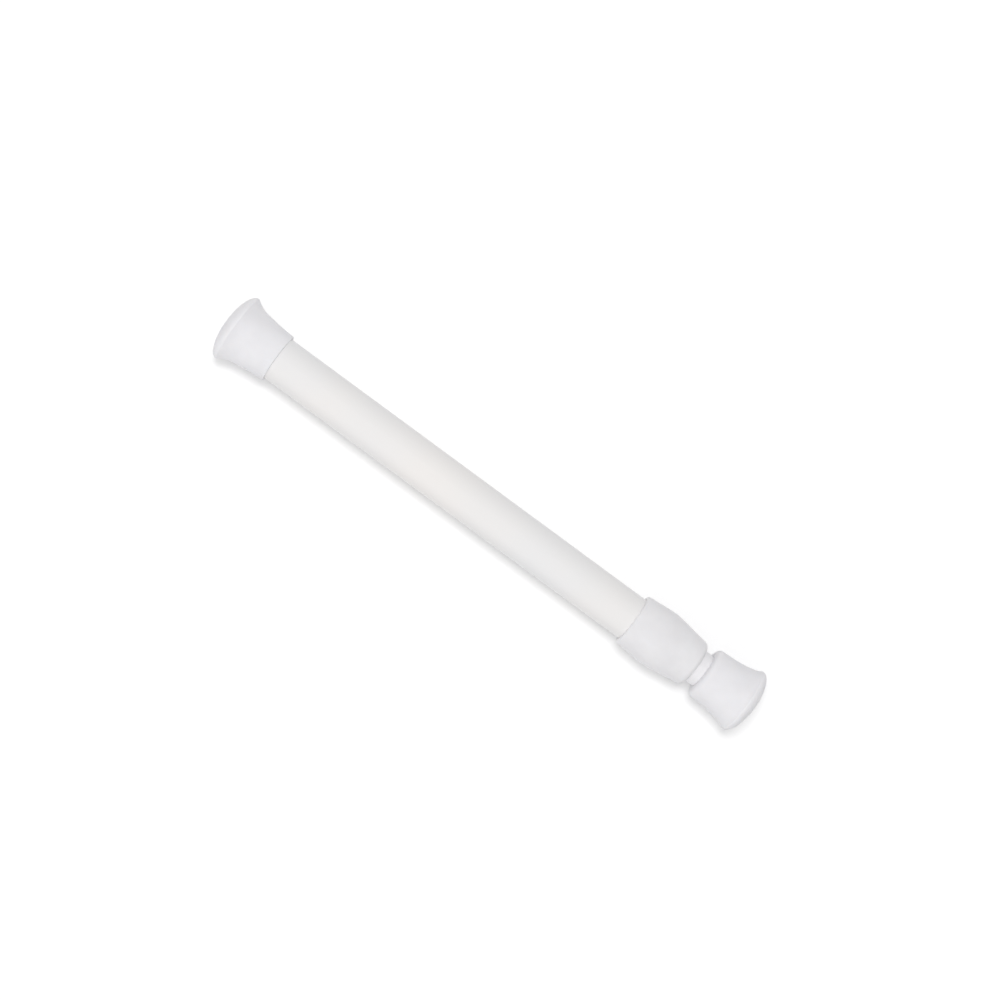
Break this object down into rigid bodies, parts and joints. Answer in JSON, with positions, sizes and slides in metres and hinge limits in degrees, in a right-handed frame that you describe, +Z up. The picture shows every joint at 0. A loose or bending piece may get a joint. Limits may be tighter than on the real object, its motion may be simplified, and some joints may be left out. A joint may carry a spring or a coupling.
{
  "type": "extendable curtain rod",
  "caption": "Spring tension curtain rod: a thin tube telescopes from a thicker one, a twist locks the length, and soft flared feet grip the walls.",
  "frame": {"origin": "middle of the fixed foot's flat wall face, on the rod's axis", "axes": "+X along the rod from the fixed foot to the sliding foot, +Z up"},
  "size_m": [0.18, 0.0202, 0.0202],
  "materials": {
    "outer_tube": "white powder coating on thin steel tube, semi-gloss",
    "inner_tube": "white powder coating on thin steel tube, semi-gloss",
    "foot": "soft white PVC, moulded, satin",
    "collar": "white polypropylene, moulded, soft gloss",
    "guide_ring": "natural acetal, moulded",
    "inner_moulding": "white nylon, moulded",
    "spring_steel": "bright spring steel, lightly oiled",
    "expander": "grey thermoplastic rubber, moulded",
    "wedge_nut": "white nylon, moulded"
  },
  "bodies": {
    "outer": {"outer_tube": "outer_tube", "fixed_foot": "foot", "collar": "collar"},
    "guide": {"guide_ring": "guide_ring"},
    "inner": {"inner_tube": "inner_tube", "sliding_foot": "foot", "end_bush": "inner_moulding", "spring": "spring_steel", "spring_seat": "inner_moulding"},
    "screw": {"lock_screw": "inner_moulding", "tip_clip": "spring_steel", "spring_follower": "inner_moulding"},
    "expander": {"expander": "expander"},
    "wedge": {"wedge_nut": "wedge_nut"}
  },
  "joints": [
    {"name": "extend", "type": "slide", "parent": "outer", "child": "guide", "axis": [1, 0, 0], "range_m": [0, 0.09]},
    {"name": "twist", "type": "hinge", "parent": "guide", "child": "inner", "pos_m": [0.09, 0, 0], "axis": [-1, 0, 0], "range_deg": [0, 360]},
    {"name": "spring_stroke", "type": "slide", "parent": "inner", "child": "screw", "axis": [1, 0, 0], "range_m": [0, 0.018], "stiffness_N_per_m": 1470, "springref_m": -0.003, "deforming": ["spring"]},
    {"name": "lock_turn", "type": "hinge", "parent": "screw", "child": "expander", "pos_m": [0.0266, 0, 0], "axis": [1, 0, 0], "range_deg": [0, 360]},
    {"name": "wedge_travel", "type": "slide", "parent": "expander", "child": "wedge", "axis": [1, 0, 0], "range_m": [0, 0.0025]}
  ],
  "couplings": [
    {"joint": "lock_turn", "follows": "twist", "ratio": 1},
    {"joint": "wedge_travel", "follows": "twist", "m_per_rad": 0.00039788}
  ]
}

******************************

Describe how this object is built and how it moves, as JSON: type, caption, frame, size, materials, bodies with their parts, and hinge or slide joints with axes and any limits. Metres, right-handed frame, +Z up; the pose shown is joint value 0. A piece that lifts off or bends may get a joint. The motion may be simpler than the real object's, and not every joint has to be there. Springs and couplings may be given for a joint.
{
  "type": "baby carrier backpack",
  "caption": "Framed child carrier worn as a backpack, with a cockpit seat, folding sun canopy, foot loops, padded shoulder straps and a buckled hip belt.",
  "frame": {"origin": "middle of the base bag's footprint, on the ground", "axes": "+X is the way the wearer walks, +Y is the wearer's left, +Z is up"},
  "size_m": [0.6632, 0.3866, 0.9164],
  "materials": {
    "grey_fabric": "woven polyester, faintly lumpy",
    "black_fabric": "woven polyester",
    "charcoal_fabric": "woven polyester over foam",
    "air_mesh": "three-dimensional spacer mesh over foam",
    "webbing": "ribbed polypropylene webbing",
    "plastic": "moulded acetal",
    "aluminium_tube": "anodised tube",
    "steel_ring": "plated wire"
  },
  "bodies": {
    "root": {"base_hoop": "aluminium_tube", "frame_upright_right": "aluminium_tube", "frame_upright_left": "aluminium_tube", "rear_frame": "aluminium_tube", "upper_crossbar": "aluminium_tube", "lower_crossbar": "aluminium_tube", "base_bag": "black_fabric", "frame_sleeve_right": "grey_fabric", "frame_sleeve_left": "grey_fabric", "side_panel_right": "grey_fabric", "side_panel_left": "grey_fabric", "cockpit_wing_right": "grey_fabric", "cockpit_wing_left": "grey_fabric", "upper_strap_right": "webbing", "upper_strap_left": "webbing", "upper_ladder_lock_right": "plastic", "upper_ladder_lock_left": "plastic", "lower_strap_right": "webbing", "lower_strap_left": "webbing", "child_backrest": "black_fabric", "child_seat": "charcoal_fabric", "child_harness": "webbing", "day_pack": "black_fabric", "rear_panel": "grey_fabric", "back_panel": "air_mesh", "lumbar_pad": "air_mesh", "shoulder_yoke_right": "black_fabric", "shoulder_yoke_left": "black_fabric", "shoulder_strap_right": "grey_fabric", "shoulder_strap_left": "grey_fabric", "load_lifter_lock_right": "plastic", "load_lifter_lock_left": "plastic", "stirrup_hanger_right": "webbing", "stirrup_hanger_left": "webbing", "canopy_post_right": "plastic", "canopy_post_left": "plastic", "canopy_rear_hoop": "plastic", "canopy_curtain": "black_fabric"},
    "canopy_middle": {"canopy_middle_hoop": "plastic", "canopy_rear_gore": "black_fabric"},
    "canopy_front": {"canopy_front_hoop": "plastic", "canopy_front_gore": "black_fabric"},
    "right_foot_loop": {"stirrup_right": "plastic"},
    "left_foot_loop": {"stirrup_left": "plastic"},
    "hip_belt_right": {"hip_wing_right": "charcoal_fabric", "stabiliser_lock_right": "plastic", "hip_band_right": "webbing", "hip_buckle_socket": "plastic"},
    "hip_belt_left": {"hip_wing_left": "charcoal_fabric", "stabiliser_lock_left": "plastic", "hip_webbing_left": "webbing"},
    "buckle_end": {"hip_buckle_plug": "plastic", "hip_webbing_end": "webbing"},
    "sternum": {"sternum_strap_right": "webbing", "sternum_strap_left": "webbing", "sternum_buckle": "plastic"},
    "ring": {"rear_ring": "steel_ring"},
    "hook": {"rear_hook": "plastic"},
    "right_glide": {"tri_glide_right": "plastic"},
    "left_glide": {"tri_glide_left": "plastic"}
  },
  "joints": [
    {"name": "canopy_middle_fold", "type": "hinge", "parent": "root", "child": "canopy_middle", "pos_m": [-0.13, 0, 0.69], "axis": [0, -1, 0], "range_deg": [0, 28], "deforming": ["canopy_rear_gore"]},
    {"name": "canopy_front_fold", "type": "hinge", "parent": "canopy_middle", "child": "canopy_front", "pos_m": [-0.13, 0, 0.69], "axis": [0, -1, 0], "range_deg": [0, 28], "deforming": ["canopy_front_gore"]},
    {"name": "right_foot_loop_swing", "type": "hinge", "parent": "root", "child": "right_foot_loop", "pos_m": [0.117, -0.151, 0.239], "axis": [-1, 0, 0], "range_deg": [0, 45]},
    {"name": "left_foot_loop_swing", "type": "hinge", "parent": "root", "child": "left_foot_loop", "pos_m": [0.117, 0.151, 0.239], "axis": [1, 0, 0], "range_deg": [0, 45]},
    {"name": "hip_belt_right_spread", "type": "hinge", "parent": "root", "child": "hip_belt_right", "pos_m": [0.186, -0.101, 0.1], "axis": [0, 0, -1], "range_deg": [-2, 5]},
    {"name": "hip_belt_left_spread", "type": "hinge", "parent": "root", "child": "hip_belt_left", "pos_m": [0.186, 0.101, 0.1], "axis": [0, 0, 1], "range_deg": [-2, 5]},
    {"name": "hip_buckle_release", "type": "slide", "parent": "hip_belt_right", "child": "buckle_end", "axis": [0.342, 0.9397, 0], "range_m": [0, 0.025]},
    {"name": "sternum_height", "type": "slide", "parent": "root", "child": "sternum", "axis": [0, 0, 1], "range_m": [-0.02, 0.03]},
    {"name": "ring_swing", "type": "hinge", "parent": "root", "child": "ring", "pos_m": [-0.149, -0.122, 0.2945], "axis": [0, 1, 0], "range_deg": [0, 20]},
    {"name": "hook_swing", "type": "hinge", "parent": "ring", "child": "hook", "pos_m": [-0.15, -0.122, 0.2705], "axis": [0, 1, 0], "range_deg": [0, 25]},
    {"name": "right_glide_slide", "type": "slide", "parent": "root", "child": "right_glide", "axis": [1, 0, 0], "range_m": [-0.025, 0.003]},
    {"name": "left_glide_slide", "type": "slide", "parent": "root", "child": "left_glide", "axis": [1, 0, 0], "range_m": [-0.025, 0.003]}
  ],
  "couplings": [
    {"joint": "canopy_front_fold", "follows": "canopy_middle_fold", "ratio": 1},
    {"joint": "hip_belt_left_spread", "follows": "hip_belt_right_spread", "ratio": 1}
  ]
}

******************************

**PROBLEM STATEMENT:**
Identify each line of the material where the word "axes" shows up, and copy it.

**ANSWER:**
  "frame": {"origin": "middle of the fixed foot's flat wall face, on the rod's axis", "axes": "+X along the rod from the fixed foot to the sliding foot, +Z up"},
Describe how this object is built and how it moves, as JSON: type, caption, frame, size, materials, bodies with their parts, and hinge or slide joints with axes and any limits. Metres, right-handed frame, +Z up; the pose shown is joint value 0. A piece that lifts off or bends may get a joint. The motion may be simpler than the real object's, and not every joint has to be there. Springs and couplings may be given for a joint.
  "frame": {"origin": "middle of the base bag's footprint, on the ground", "axes": "+X is the way the wearer walks, +Y is the wearer's left, +Z is up"},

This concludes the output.